Hari melanjutkan, mengenai dukungan terhadap pembangunan IKN, Kementerian ATR/BPN telah merampungkan empat dari sembilan Rencana Detail Tata Ruang (RDTR) di IKN, yang mesti dituntaskan pada akhir 2022. “Kementerian ATR/BPN akan terus berkoordinasi dengan KLHK, Kementerian PUPR, Kementerian Keuangan, Badan Otorita IKN, Pemerintah, dan terutama masyarakat selaku pemilik tanah dalam rangka menyelesaikan persoalan lahan di IKN,” jelasnya

Hari mengaku bahwa Kementerian ATR/BPN masih punya banyak pekerjaan rumah, temasuk memberantas mafia pertanahan dan melanjutkan reforma agraria. “Kita belum tahu persis ini jaring laba-labanya ada di mana dan seberapa kuat menyerang.

Meski begitu, Hari mengaku bahwa Kementerian ATR/BPN masih punya banyak pekerjaan rumah, temasuk memberantas mafia pertanahan dan melanjutkan reforma agraria. “Kita belum tahu persis ini jaring laba-labanya ada di mana dan seberapa kuat menyerang. Untuk mengatasi itu, kami akan menguatkan kerja sama dengan beberapa pilar, seperti parlemen, akademisi, masyakraat, hingga media.” Semetara itu, perihal reforma agraria, Kementerian ATR/BPN akan melakukan audit – “mulai dari audit fisik hingga pemanfaatannya,” tutur Hari.

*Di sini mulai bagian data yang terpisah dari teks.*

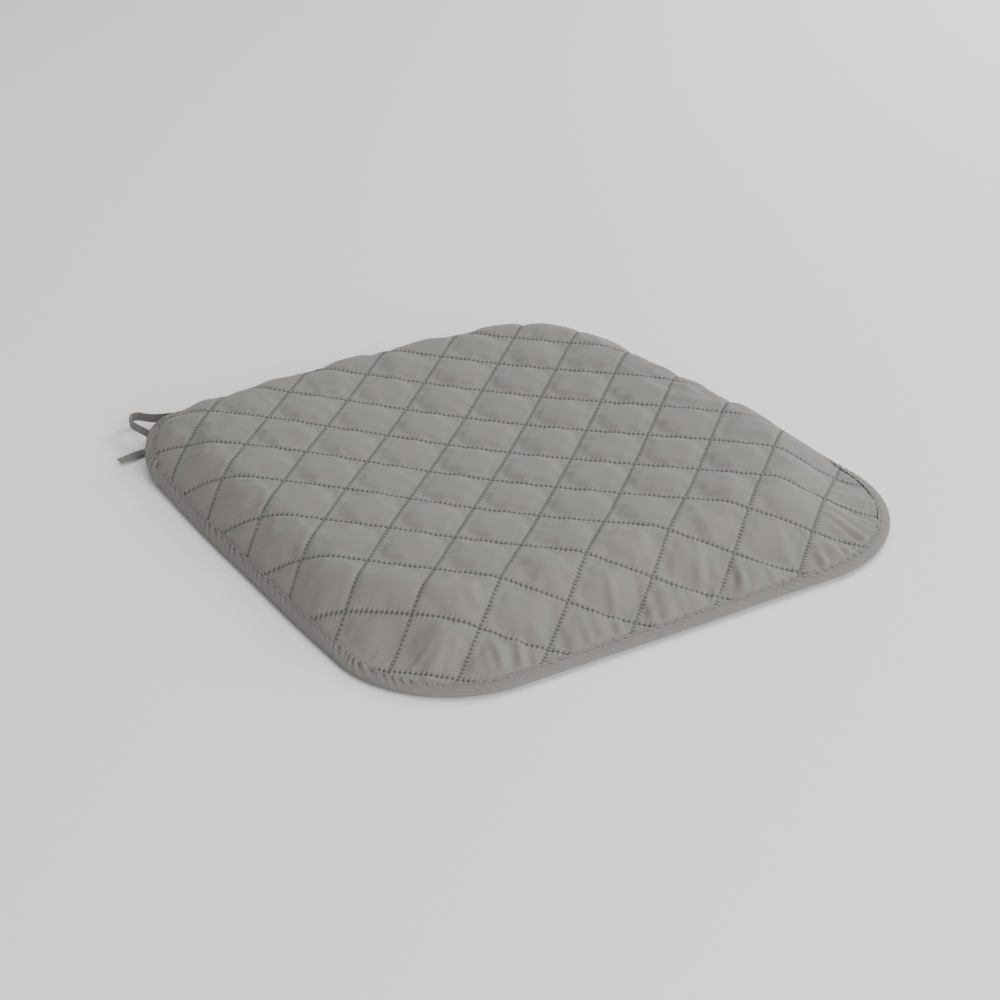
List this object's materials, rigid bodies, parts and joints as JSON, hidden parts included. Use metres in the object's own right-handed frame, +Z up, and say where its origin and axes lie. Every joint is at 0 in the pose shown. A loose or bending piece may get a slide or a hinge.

Pada kesempatan yang sama, Wakil Ketua Komisi II DPR RI Junimart Girsang mengatakan bahwa pihaknya belum melihat hasil yang signifikan dari kinerja Menteri ATR/BPN baru dalam seratus hari setelah dilantik. Ia pun menyorot kasus mafia tanah yang masih merajalela. “Di Bekasi saja ada 351 ribu kasus, lalu gimana di seluruh Indonesia? Ini bisa jutaan kasus,” pungkasnya.

Junimart menduga bahwa pelaku kasus mafia tanah itu adalah bagian dari pihak internal. Ia menambahkan kasus mafia tanah ini sudah terjadi secara terstruktur, sistematis, dan masif – atau TSM – sehingga sangat sulit diatasi. Karena itu, menurut Junimart, “diperlukan reformasi internal” untuk menata birokrasi dan pelayanan publik di Kementerian ATR/BPN menjadi lebih baik.

“Kenapa saya bilang begini (pelaku pihak internal)? Karena warkah itu didapat dari internal. Ini tentu menyangkut sumber daya manusia (SDM) atau birokrasinya. Karena itu SDM di internal ini harus direformasi,” tegas Junimart. “Selain itu, mengingat kasus mafia tanah memang sulit diatasi, paling tidak, kami minta kasus mafia tanah ini diminimalisasi.”

Sementara Pengamat Kebijakan Publik dari Universitas Trisakti Trubus Rahadiansyah, menilai bahwa persoalan mafia tanah saat ini yang paling penting ialah soal edukasi kepada masyarakat. Dengan edukasi dari Kementerian ATR/PBN diharapkan masyarakat menerima informasi yang benar sehingga bisa berhati-hati saat menghadapi praktik mafia tanah. “Hal yang paling penting itu mengedukasi dan meliterasi masyarakat. Biar mereka dikasih tahu soal kepemilikan tanah, cara membelinya, dan sebagainya. Tekankan juga jangan tergoda dan tertipu oleh mafia tanah.”

Trubus juga mengatakan bahwa perihal pertanahan ini harus terus dikomunikasikan. Misalnya mengenai siapa investor yang mau investasi di mana atau lokasi mana yang jadi prioritas reforma agraria. “Ini harus jelas dan transparan. Jadi jangan nanti ujug-ujug jadi masalah ini,” imbuhnya.

Selain itu, ia menekankan bahwa Kementerian ATR/BPN harus berkolaborasi dengan pihak lain. Misalnya dengan Kementerian Dalam Negeri, yang bisa mendorong RT/RW, lurah, camat, hingga bupati untuk mengedukasi atau menyosialisasikan tentang pertanahan. “Kalau tidak demikian, pemberantasan mafia tanah dan reforma agraria tidak bisa dilakukan,” ujarnya.

Kementerian ATR/BPN diharapkan dapat melayani rakyat dalam urusan pertanahan dengan lebih baik, sehingga janji reforma agraria memberikan tanah untuk rakyat bisa diwujudkan.